Она была молода, красива; высший свет ее знал; об ней осведомлялись даже сановники. Дамы ей завидовали, мужчины за ней волочились… два-три человека тайно и глубоко ее любили. Жизнь ей улыбалась; но бывают улыбки хуже слез.

Нежное, кроткое сердце… и такая сила, такая жажда жертвы! — Помогать нуждающимся в помощи… она не ведала другого счастия… не ведала — и не изведала. Всякое другое счастье прошло мимо. Но она с этим давно помирилась — и вся пылала огнем неугасимой веры, отдалась на служение ближним.

Какие заветные клады схоронила она там, в глубине души, в самом ее тайнике — никто не знал никогда — а теперь, конечно, не узнает.

Да и к чему? Жертва принесена… дело сделано.

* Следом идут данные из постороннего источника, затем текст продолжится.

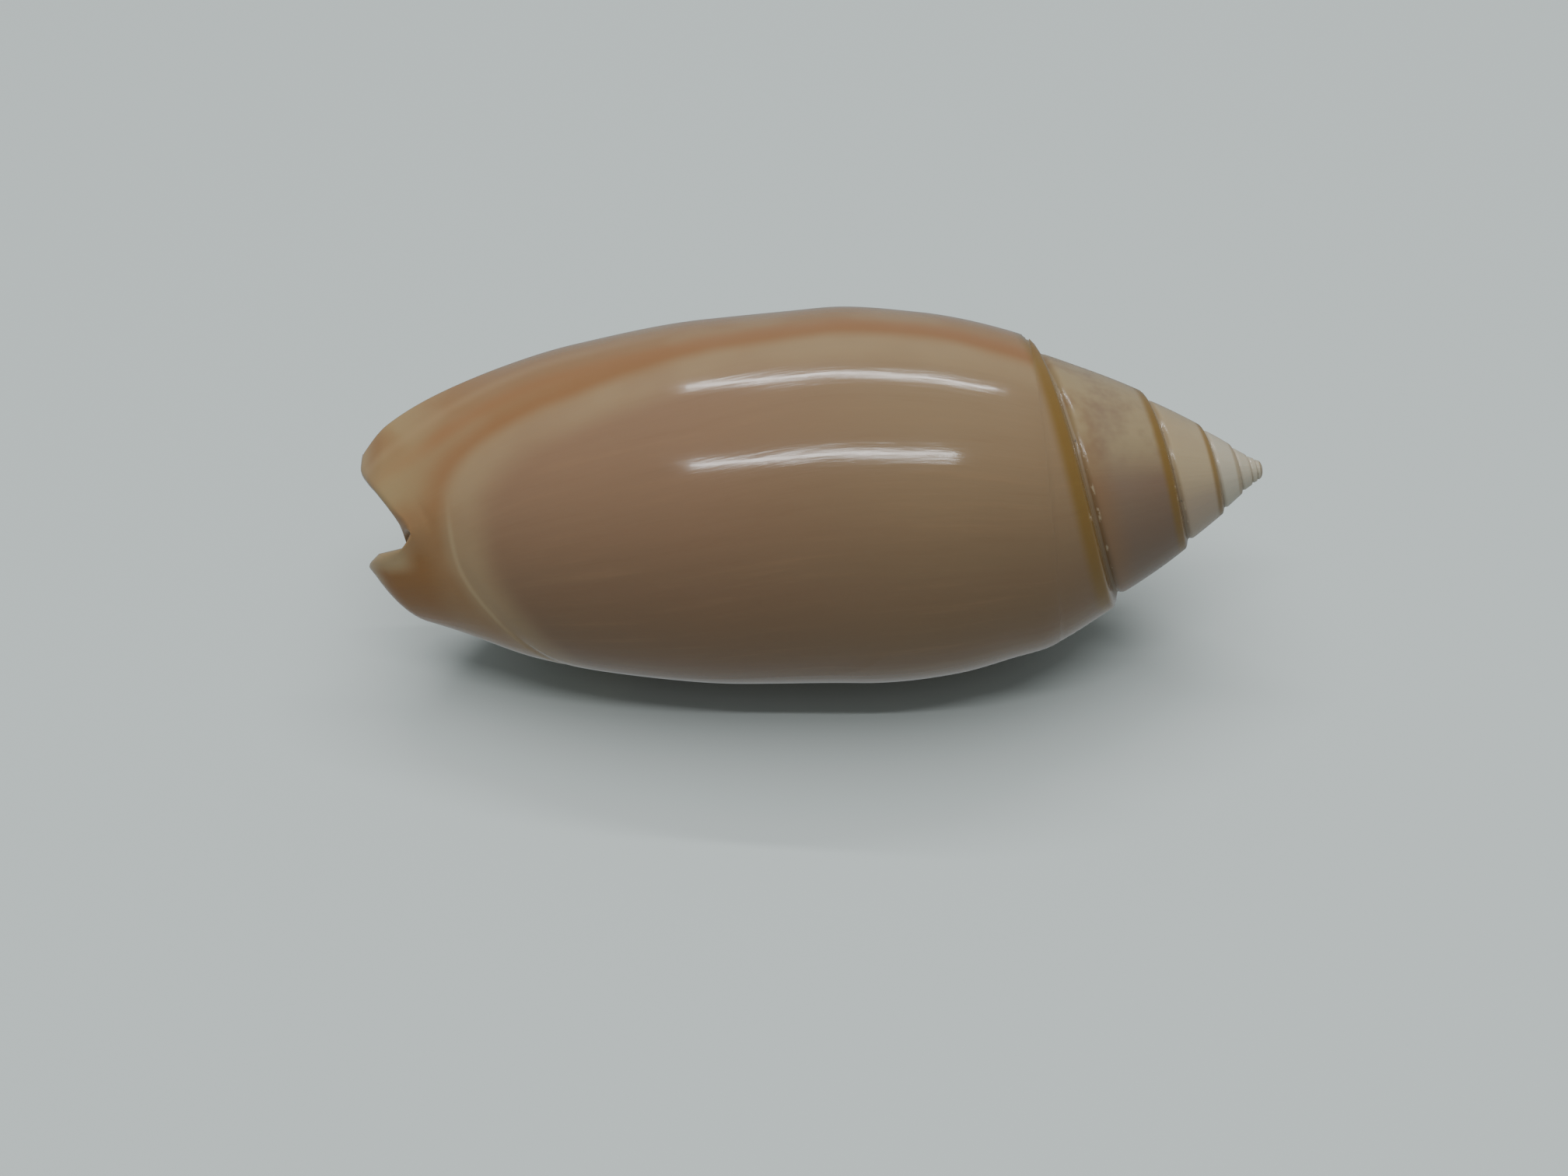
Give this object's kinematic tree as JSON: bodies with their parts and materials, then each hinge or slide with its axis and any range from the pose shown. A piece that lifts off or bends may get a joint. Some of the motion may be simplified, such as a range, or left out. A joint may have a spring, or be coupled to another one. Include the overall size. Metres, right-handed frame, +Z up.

Но горестно думать, что никто не сказал спасибо даже ее трупу — хоть она сама и стыдилась, и чуждалась всякого спасибо.

Пусть же не оскорбится ее милая тень этим поздним цветком, который я осмеливаюсь положить на ее могилу!»

Эти строки были написаны в сентябре 1878 года. Меньше чем через пять лет, в преддверии своей смерти, Тургенев отправил из Буживаля в Ясную Поляну последнее письмо. Написанное на случайной неопрятной бумажке, слабеющей рукой, без подписи. Оно кончалось страшными словами: «Не могу больше, устал…» У Ивана Сергеевича еще хватило сил назвать Толстого «великим писателем русской земли», призвать его «вернуться к литературной деятельности». Но на жизнь уже сил не было.

А между тем имя Юлии Вревской не забылось. Его почти не знают в России и боготворят в Болгарии. Больница ее имени, площадь ее имени, памятник… Спасибо целого народа не за войну, а за способность смягчать ее удары, противостоять злу добром. Просто жалеть и любить человека.

 

 

Из родственной хроники

След Варвары Петровны

 

Странный узор… Кресты. Длинные. Короткие. Бесконечные. Перекрестья. Красные. Желтые. Всплесками — синие. Очень синие. Черный край. Словно оттиснутый. И снова наступающий.

Она смотрела на него часами. Не вспоминала. Не перебивала прошлое. Просто помнила. Почти вся жизнь прошла с этим паласом: Спасское-Лу-товиново — Ливны — Варшава — теперь Москва. Целых тридцать два года Москва. Все та же комната. Высокий потолок. Дубовые двери. Книги по всем стенам. Большое окно — навсегда задвинутое от света и солнца стеной слишком придвинувшегося соседнего дома. Дагестанский палас на стене, у узкой оттоманки. Красный. Зеленый — на куске пола. Другой мир — горы, обомшелые каменные башни домов, весенняя прозелень лугов.

Все началось с варшавского сна. Она еще не успела уснуть. В полудреме картина представилась удивительно яркой. Полумрак незнакомой комнаты. Диван с разобранной постелью. Ночник на столике. Отклонившееся, как от сквозного ветра, пламя. Раскрытый на первой странице Псалтырь с надписью, что куплен на ярмарке в селе Волово в 1899 году. На стене странный ковер с крестами и перекрестьями. Красный. И другой — зеленый — у ног.

Она никогда не была в такой комнате. Не видела странных ковров и вещей. Сердцем поняла: ушел из жизни отец. Перед ее отъездом с молодым мужем из Ливен в Варшаву (офицер штаба западных войск!) обещал своей любимице в минуту кончины прийти к ней. Чтобы укрепить в вере свою «математичку», рвавшуюся к Сорбонне. Это за ним потянулось пламя свечи в ее сне.

Телеграмму из Спасского от нее хотели скрыть. Все равно ехать на похороны за несколько дней до родов она бы не могла.